The commerce of New Spain centres chiefly at the port of Acapulco in the Pacific, to which the vessels from Manilla bring the productions of the East Indies, which, with the commercial articles of the country itself, are transported over the mountains to Vera Cruz, the Atlantic port, from whence they proceed to the Havannah, and to Europe. We have related what the vegetable and animal kingdoms chiefly furnish towards this trade; it now remains to state the share which the mineral kingdom affords. New Spain is probably richer in productions of this nature than any other country of the world; but for want of the mechanical means which are so extensively employed in raising the metals of Europe, the produce of the Mexican mines, as well as of all those of the New World, is not so great as has been usually imagined, many of the richest veins having been abandoned (after enormous expences and labour employed in opening them), on account of water gaining on the operations of the miners. That useful and surprising instrument the steam-engine, requires to be introduced generally into the mining system of the Americans, before any great accumulations of the precious and useful metals can be had on that continent; then also will the terrible labour of those unfortunate people, who carry on their backs, in baskets, from the depths of these heated caverns, the ores which are there discovered, to the surface, be discontinued; the human race will sensibly increase, and the sterile wastes and thick forests will give way to the arts of agriculture.

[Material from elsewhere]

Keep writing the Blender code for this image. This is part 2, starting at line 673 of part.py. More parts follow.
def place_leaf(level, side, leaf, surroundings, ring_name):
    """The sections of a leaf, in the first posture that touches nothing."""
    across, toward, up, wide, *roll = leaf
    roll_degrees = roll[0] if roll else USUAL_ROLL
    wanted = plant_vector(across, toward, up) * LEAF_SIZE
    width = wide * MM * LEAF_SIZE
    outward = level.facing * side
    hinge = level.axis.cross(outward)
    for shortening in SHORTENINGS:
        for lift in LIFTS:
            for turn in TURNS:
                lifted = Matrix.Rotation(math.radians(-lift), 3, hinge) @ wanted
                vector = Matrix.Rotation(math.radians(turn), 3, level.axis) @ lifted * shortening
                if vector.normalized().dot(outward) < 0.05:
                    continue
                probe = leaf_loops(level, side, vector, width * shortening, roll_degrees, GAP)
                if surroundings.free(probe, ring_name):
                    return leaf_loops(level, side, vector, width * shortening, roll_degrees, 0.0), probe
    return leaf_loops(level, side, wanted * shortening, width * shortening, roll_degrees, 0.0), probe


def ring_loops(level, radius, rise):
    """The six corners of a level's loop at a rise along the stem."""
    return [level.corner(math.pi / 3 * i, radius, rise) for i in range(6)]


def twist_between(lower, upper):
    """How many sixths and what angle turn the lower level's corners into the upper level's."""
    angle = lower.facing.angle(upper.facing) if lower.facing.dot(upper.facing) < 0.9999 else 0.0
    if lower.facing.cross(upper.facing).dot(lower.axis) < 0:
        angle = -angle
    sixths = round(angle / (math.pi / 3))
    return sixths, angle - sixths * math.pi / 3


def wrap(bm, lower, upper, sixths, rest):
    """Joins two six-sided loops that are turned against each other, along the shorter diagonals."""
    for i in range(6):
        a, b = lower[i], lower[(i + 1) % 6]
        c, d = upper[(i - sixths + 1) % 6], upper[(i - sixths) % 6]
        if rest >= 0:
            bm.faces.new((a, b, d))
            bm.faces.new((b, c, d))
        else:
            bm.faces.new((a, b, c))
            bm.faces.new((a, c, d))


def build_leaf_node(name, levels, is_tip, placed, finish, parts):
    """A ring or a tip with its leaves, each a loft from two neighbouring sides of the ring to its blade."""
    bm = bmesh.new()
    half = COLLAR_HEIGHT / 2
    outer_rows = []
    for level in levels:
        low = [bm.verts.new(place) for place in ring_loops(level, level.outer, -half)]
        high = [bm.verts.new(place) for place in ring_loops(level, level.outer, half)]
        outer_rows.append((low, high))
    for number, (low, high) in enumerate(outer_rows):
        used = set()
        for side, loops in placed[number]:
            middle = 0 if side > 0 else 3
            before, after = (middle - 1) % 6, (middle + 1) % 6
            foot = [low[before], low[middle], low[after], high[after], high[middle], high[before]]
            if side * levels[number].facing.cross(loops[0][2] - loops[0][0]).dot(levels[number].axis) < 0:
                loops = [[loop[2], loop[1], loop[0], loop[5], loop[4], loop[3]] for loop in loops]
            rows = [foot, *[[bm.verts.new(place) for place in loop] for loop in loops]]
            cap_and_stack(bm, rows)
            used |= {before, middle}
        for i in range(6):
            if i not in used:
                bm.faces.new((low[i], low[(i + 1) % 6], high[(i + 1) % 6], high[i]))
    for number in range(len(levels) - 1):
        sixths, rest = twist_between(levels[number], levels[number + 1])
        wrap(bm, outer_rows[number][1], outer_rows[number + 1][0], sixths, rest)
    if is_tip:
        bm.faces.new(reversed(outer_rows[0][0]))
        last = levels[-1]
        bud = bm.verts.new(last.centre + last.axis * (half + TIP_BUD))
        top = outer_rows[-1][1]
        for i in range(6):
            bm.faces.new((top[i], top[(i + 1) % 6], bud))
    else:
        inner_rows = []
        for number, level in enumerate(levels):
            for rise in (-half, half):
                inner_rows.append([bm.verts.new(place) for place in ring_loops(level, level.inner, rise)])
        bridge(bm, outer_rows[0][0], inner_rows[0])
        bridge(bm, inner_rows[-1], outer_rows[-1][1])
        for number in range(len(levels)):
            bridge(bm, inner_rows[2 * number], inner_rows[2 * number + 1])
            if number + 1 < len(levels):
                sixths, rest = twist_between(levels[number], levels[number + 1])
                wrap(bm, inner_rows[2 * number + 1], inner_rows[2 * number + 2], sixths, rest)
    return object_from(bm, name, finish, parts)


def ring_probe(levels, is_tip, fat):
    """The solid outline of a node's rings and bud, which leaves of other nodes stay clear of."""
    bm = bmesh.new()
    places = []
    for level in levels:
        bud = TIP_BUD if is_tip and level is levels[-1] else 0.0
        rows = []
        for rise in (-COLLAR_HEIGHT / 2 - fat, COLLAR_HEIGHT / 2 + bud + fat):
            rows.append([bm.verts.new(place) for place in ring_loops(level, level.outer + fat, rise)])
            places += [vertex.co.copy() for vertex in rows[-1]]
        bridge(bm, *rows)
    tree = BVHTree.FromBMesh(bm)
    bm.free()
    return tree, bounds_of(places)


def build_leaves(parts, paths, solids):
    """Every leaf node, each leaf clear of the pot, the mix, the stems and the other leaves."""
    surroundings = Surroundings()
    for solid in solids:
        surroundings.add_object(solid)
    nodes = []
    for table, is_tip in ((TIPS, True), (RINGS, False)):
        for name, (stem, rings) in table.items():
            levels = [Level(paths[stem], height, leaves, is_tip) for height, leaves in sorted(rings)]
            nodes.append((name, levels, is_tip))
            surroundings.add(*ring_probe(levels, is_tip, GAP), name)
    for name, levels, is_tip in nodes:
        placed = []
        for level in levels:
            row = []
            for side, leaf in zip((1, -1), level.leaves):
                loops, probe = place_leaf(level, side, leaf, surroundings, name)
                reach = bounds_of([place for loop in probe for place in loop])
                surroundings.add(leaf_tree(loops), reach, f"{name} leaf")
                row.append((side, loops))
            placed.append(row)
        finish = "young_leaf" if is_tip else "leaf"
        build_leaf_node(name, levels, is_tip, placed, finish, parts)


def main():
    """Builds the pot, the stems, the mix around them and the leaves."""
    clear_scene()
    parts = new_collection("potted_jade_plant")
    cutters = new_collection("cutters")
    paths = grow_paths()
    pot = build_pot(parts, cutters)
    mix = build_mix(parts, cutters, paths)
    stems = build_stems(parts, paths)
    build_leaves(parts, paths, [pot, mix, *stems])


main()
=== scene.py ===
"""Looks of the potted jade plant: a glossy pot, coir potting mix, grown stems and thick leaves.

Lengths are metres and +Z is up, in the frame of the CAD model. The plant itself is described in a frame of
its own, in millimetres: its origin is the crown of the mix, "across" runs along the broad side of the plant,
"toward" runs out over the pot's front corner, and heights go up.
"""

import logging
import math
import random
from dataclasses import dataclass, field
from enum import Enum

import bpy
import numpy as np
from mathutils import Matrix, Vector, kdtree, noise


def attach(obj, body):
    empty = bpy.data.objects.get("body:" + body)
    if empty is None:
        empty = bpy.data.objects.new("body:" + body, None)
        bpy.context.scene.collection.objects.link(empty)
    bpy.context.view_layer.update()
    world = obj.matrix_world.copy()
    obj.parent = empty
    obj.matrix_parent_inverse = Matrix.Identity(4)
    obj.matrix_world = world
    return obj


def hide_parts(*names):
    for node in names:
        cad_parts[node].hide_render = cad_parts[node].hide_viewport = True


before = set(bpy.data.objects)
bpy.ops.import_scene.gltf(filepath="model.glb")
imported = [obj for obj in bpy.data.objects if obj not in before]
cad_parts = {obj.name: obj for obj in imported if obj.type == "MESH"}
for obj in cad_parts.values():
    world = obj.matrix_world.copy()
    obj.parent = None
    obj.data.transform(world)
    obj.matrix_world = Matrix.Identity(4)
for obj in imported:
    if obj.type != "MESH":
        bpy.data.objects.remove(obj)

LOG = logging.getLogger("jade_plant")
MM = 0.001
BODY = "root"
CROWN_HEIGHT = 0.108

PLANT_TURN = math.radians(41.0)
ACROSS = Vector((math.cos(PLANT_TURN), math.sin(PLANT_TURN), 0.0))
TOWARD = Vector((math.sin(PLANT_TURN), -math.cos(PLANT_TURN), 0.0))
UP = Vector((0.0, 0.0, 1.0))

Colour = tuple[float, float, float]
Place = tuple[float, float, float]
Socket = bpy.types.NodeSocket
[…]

The mining stations of gold and silver in New Spain amount to more than 450. They are divided into thirty-seven districts, each governed by a council of the mines. Humboldt supposes that near three thousand actual mines exist in these 450 stations. The principal and most valuable are those of the provinces of Guanaxuato, Zacatecas, San Luis Potosi, Mexico, Guadalaxara, Durango, Sonora, Valladolid, Oaxaca, Puebla, Vera Cruz, and Old California. The veins exist mostly in primitive and transition rocks, and the richest silver veins, which are single, run to an amazing breadth and length; the poorest are those in which the silver is dispersed in small and numerous ramifications. The best and most productive of the silver mines of New Spain, are situated at a height of from 5900 to 9840 feet above the level of the sea, and there are three which supply more than half as much again as all the rest put together; these are the mines of Guanaxuato, Catorce, and Zacatecas. The quantity of silver exported from New Spain to Europe and India, per annum, is about one million six hundred and fifty thousand pounds in weight. After the three above mentioned, the mines of Real del Monte, Tasco, and Zimapan in Mexico; Guarisamez, Batopilas, and Parral in Durango; Bolaños in Guadalaxara; Sombrerete and Fresnillo in Zacatecas and Ramos in San Luis Potosi, are those which afford the greatest quantity of ore.

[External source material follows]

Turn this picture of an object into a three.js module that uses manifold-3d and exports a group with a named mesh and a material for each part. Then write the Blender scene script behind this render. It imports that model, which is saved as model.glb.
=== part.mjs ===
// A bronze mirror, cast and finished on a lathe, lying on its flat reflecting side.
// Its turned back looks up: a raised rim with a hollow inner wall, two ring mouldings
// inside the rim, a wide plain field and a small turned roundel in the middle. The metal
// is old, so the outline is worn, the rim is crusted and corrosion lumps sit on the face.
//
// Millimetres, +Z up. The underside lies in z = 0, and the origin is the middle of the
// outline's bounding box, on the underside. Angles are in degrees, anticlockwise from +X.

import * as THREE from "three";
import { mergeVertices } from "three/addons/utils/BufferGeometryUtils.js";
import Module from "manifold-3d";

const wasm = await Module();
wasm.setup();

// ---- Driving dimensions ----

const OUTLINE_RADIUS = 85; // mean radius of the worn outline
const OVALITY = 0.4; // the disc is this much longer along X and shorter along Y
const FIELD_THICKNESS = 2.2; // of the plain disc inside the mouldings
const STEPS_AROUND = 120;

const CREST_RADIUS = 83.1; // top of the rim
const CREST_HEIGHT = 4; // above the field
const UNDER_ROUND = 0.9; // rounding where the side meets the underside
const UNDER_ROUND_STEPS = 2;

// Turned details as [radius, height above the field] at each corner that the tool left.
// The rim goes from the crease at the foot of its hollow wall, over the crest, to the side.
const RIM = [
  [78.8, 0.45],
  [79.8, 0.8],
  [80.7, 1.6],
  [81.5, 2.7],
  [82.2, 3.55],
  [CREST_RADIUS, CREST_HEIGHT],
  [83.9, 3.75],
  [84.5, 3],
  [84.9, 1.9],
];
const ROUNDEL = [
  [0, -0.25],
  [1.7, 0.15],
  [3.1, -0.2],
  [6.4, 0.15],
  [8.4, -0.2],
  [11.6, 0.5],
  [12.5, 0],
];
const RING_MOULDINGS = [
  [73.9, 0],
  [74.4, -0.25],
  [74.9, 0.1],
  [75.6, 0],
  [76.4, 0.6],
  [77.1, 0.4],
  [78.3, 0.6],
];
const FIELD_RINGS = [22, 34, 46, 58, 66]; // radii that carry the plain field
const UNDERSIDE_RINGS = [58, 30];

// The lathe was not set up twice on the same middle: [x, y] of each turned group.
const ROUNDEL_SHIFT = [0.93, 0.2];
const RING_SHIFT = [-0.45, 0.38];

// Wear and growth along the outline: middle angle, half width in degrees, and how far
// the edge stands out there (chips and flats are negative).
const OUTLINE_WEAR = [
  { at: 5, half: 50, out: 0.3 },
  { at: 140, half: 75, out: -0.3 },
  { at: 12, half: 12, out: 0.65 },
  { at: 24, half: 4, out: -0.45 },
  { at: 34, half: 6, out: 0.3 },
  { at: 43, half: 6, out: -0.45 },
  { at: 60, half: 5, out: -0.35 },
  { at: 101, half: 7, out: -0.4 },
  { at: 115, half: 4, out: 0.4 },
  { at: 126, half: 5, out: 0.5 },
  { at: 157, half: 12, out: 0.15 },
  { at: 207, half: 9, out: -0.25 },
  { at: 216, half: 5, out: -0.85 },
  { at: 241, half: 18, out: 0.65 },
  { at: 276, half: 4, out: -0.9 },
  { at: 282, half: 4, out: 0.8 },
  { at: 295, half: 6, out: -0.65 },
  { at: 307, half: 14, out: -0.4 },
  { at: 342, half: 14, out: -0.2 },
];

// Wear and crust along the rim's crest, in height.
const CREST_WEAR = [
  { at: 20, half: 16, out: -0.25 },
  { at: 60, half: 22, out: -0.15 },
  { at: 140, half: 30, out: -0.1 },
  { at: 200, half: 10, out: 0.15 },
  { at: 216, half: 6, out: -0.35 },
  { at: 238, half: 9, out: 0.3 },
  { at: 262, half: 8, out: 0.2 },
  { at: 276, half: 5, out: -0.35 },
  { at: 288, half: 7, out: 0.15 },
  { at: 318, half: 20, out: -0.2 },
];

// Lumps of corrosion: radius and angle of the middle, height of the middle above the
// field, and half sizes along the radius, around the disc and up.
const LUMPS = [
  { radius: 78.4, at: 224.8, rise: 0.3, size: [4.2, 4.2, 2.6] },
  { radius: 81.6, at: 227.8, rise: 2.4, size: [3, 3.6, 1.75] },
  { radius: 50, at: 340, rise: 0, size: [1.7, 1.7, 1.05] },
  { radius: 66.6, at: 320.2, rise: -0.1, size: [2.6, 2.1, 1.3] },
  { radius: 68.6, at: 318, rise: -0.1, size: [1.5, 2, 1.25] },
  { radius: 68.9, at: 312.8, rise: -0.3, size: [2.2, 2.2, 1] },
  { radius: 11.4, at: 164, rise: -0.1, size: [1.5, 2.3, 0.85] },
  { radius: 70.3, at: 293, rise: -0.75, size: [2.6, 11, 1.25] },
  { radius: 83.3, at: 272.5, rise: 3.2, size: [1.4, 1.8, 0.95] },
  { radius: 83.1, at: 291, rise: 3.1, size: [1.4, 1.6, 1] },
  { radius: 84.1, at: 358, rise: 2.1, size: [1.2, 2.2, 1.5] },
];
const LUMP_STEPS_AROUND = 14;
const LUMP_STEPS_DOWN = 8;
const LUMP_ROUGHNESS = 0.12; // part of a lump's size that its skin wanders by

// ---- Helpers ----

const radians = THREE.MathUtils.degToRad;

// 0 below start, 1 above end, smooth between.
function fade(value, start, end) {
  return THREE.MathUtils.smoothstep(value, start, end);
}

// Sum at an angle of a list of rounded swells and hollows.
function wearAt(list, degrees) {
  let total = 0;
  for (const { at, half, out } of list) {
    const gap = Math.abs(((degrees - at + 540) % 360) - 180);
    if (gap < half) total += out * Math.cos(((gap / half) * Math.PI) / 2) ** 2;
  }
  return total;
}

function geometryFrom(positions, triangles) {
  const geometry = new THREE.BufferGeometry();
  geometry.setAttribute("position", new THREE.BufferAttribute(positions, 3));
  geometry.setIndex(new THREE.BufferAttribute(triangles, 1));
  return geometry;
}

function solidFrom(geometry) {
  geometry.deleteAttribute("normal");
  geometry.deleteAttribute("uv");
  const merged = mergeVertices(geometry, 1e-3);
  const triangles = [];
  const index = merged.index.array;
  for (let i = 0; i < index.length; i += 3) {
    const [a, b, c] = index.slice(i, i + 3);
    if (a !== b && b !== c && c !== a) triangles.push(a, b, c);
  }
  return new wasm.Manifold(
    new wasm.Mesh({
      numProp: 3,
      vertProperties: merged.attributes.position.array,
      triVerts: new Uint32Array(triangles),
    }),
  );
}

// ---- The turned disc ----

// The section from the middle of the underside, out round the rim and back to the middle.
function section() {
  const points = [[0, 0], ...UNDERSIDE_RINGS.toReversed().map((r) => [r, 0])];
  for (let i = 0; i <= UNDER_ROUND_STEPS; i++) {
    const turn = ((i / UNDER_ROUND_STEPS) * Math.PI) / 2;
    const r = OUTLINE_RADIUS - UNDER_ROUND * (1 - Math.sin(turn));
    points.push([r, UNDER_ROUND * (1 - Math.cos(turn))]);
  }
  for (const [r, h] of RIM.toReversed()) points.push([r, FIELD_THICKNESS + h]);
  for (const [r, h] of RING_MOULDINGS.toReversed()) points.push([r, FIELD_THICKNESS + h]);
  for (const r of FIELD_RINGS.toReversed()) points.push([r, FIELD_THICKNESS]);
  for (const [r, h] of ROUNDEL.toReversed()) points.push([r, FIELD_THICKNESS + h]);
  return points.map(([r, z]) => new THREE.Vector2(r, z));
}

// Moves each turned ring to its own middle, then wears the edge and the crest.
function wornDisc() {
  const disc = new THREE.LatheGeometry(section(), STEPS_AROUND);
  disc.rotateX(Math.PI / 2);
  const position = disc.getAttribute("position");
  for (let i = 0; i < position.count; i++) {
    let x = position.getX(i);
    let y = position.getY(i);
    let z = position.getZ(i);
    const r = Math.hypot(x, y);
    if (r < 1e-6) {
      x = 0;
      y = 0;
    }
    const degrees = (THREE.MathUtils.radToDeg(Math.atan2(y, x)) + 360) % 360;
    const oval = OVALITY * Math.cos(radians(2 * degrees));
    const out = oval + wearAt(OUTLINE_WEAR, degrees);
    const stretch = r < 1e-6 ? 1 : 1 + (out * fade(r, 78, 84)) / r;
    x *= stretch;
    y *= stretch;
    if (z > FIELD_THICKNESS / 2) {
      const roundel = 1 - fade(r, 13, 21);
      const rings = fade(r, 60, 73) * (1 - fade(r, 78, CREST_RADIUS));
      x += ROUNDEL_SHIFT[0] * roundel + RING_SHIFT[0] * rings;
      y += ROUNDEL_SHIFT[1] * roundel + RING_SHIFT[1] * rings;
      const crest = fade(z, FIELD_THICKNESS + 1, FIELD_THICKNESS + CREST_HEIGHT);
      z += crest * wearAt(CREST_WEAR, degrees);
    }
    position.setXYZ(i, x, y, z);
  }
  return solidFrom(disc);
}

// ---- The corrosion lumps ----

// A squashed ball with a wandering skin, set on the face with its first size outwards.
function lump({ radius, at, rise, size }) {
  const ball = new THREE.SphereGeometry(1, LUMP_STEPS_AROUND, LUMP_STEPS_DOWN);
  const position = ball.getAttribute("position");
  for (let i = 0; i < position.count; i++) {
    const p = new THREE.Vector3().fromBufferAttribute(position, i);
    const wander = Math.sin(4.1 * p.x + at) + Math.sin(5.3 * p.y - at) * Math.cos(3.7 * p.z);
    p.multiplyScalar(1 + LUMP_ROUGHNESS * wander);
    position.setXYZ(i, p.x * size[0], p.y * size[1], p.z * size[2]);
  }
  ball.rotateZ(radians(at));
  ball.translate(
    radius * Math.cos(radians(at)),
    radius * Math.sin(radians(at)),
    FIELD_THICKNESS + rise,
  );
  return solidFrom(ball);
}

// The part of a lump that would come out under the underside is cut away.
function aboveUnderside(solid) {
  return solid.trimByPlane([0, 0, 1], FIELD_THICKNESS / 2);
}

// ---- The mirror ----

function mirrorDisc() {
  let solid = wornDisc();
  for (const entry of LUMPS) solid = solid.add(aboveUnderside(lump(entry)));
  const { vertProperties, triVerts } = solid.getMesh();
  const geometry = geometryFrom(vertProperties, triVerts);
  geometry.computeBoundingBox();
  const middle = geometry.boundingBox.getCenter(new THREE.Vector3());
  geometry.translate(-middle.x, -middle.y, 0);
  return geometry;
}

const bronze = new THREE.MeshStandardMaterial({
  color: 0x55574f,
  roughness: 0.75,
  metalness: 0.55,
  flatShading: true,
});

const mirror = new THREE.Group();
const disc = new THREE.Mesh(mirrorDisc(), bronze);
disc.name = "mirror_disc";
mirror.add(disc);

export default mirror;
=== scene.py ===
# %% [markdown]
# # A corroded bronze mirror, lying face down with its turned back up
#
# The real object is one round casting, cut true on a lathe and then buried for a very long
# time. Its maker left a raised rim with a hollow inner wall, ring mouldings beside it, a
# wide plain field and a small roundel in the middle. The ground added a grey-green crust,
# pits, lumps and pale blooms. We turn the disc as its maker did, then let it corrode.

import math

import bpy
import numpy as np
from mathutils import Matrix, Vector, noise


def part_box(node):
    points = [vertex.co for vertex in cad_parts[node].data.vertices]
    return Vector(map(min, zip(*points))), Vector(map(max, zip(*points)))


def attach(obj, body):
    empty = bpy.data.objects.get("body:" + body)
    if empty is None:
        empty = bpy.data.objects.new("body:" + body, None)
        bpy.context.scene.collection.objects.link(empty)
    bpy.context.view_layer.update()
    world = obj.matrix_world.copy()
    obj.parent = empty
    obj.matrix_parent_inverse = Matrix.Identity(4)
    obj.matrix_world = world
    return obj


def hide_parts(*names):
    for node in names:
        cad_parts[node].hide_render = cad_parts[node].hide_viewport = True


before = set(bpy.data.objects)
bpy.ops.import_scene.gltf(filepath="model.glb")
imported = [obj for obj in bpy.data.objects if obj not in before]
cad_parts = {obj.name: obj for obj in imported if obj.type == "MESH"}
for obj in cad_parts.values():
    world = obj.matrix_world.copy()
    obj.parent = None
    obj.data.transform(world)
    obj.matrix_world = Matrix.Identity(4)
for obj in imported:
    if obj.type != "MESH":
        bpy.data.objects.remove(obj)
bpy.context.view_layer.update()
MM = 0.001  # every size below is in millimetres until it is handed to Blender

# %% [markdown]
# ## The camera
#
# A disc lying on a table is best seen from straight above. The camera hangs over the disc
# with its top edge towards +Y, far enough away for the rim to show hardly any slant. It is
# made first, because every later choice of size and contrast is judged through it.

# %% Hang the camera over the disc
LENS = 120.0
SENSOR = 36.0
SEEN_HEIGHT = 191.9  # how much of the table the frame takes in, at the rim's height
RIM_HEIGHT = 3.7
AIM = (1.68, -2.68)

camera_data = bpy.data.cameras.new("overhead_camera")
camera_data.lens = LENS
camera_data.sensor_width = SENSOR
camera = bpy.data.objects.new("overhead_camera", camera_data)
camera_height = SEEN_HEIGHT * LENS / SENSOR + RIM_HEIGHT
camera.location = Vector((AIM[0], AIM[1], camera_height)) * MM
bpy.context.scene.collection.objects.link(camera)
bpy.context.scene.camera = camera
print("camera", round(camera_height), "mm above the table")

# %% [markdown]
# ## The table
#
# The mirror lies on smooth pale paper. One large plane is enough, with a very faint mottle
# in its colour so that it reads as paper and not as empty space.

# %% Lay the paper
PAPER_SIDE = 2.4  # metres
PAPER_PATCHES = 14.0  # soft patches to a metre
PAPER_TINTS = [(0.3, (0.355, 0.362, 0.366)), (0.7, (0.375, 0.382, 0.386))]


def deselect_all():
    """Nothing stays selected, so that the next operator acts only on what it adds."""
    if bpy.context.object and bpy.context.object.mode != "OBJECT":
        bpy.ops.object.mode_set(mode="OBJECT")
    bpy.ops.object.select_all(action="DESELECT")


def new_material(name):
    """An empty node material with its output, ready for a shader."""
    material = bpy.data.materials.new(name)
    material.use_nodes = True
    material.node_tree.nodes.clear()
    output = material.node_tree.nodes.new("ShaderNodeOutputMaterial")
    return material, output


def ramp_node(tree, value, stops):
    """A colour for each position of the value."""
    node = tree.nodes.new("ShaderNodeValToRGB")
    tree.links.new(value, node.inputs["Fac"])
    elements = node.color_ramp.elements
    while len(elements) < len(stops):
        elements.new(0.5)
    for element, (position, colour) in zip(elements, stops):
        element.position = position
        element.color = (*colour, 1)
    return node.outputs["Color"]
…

Gold is generally procured in the sands of torrents by washings. It is produced abundantly in Sonora, where it is found in the alluvious grounds; in the sands of Hiaqui and in Pimeria, where grains of very large size have been discovered. It is also procured from the mines of Oaxaca in veins, as well as in most of the silver mines, mixed with the silver, crystallized, in plates, &c. The produce of gold in New Spain is stated to amount, in the most favourable seasons, to a million of piastres, or 218,333l. sterling; the produce of silver at twenty-two millions of piastres, is 4,812,500l. sterling.

Native silver is sometimes found in great masses in the mines of Batopilas, as well as in some others.

The mines of Guanaxuato, of which the most celebrated is the one named Valenciana, are said to produce double the quantity of gold and silver to that of the celebrated Potosi in South America. In this mine the great vein is twenty-two feet in breadth; and, as the chasm is entirely dry, it is easier worked than almost any other American mine. The pits extend to the breadth of 4900 feet, and the lowest is 1640 feet in depth. The undertaking employs upwards of 900 men in carrying the ores to the surface up the stairs on their backs, 1800 workmen in procuring and sorting the ore, with 400 women and children, carrying the minerals to the sorters; the total expences of the materials, workmen, overseers, &c., is above 187,500l. sterling per annum, and the net profit, during the same period, to the proprietors, after deductions of the kingʼs fifth, and all expences, is from 82,500l. to 123,759l. per annum.

The mine of Sombrerete in Zacatecas yielded in one year a profit of above 833,400l. sterling to its proprietor. In San Luis Potosi, the mine of La Purissima Catorce yields annually to its owners a profit of upwards of 43,700l. sterling. The others we have mentioned, as being the richest, yield immense revenues to their holders and to the government.

In these rich mines the miners and labourers contrive occasionally to steal the valuable metals. They, however, undergo a very rigorous search on leaving the pit; nevertheless, like the Indians in the diamond mines of Golconda, they frequently are adroit enough to secrete the ores, notwithstanding many of them go nearly naked. The greater part of the silver is procured by the means of mercury from the ores, smelting being not much used for want of fuel: the quantity of mercury used in the process of amalgamation is estimated at upwards of two millions one hundred pounds troy weight.

Copper, of which the ancient Mexicans made their tools, is found both native and in the mines of Valladolid; as well as in those of New Mexico.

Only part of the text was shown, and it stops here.